London is familiar with disaster. I have already mentioned the Black Death. The Great Plague of 1665 killed 80,000 people, one-sixth of the city’s inhabitants. Although the following year’s Great Fire may have saved lives by burning down unsanitary housing with the rats and fleas which transmitted disease, it uprooted ‘200,000 people of all ranks and stations’. It also destroyed 13,500 houses, as well as public edifices like the Royal Exchange, Custom House, St Paul’s Cathedral, several prisons, the General Letter Office and three city gates. However, historians believe that the flames cleansed London and facilitated rejuvenation through bonding across all barriers.
Those were also the unintended gifts of the Second World War’s devastating blitz when about 30,000 Londoners were killed and another 50,000 injured. When the Luftwaffe bombed Buckingham Palace, Queen Elizabeth, the late Queen-Mother, tellingly commented that she could at last look the East End (which had been savagely damaged) in the face. The coronavirus pandemic has similarly created a sense of kinship. As the crisis hit Britain, people across the country joined remarkable mutual aid efforts at fundraising and frontline work while a mass mobilisation of volunteers supported Britain’s unique National Health Service (NHS).
In the suspended animation of lockdown, everyone has been adjusting to new roles and routines and forging what is called a new ‘partnership of necessity’ between volunteers and the state as in the war years. Some 750,000 NHS volunteers support vulnerable people at home through regular ‘check in and chat’ phone calls, and deliver shopping and medicines. They also man vaccination clinics with cheerful courtesy like the retired accountant and her actuary husband, also retired, who guided us through the formalities when my wife and I received our first jabs.
The India Club is again battling the forces of modernity. More than 26,000 sturdy champions rose to its rescue three years ago to thwart re-development. Can this force be mustered again?
Marcus Rashford, the young black Manchester United footballer, compelled the government to provide free food to needy children. Led by 17-year-old Roni Dragusha, a group of sixth form students is challenging ministers to take positive action to promote education instead of just shutting down schools. London’s Mayor Sadiq Khan, a bus driver’s son, speaks highly of the Evening Standard’s campaign to safeguard the deteriorating mental health of the young.

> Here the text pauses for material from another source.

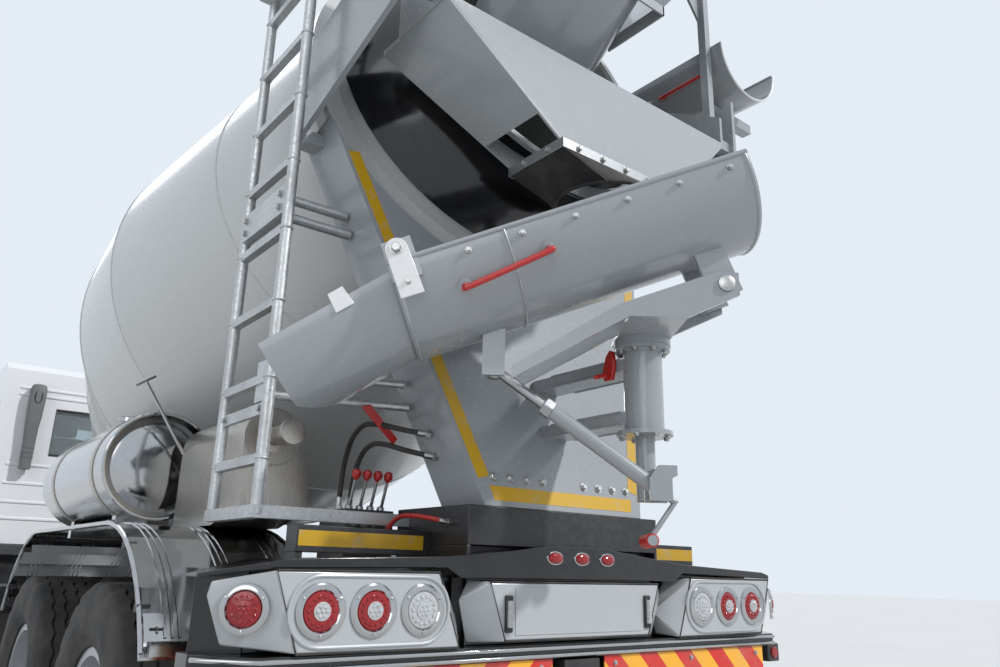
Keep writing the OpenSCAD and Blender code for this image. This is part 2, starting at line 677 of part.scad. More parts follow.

The combination of private effort, massive vaccination campaigns, a less than munificent government rescue package and Rishi Sunak’s modest incentives to private business will slowly bring London back to life one day. I hope the revival will also include a more charming, more comfortable and less eccentric India Club. Krishna Menon may not have founded this particular institution but the landlords and promoters know that the quaint and quirky club is committed to the same Indo-British future. But the club must rise to the challenge by improving its accommodation and facilities.